By BRUCE STERLING (Harper & Row; 1980)
The book that, together with the John Shirley potboilers TRANSMANIACON (1979) and CITY COME A-WALKIN’ (1980), served as the true prototype for what by the end of the 1980s was known as cyberpunk. The second novel by Bruce Sterling, THE ARTIFICIAL KID followed INVOLUTION OCEAN (1977), which was published as part of Harlan Ellison’s Discovery Series. Ellison, FYI, called Sterling the “grand poobah of cyberpunk,” which isn’t entirely accurate (William Gibson will always hold that title), but THE ARTIFICIAL KID’S links to the movement are undeniable (and bolstered by the fact that Gibson provided an admiring introduction to a later edition). It is not, however, Sterling’s best work.
The setting is the planet Reverie, a melting pot of alien species created by the “dead” mining magnate Moses Moses. Reverie’s geography includes the Decriminalized Zone, an area in which laws don’t apply, and Telset, an island inhabited by a riot of competing biologies. Residing in this fecund environ is The Artificial Kid, a combat artist who makes blood-drenched combat videos involving martial arts and nun chucks to satisfy the ultrarich public’s taste for ultraviolence. He, like most everyone else on Telset, has multiple drone cameras constantly hovering around him, recording video footage to be edited together at a later date and posted on a something very like what we know as the internet.

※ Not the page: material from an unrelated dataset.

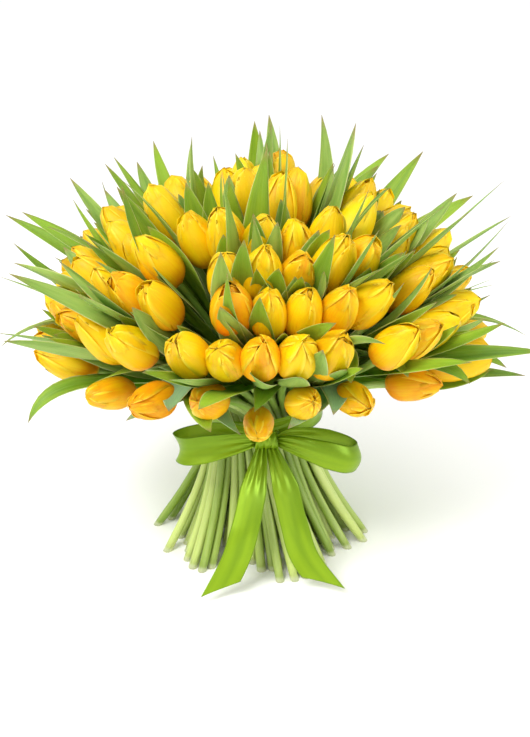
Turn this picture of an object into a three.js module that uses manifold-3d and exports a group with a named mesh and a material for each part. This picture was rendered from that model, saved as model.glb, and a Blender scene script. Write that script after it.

Sterling’s conception of a society of slavering narcissists recording their every movement is a potent and, needless to say, prescient one. So too the idea of artificially prolonged lifespans (everyone in this universe, it seems, is well over a hundred years old), which has again proven quite prescient. Neither of these conceptions, unfortunately, are explored in much depth, with the young Sterling keeping things fast—too fast—and furious.
Sterling’s imaginings are impressive, to be sure. They include Professor Crossbow, a mass of constantly shifting DNA; follicle mites, or little black worms, that live in wounds and eat dead cells; multisexuals, whose bloodstreams are “seething tide(s) of hormones and libido stimulants”; a highly addictive psychedelic drug called smuff; and Moses Moses, who returns from suspended animation to help the Artificial Kid in his struggle against the Cabal, a band of determinist-minded scientists who’ve ruled Reverie for three hundred years and accept no competition.
The author’s world building skills are impressive (the above is a VERY abbreviated condensation of an insanely expansive, multi-layered whole), if not quite fully developed at this point in his career. Richly detailed and convincing his imagined universe is, but it lacks the distinctiveness of the cyberpunk futuropolis of NEUROMANCER (1983), or Sterling’s positively mind-expanding later novel SCHISMATRIX (1985), which dealt with many of the same themes, but in a far more memorable and coherent manner. In its shadow THE ARTIFICIAL KID comes off as at best a warm-up.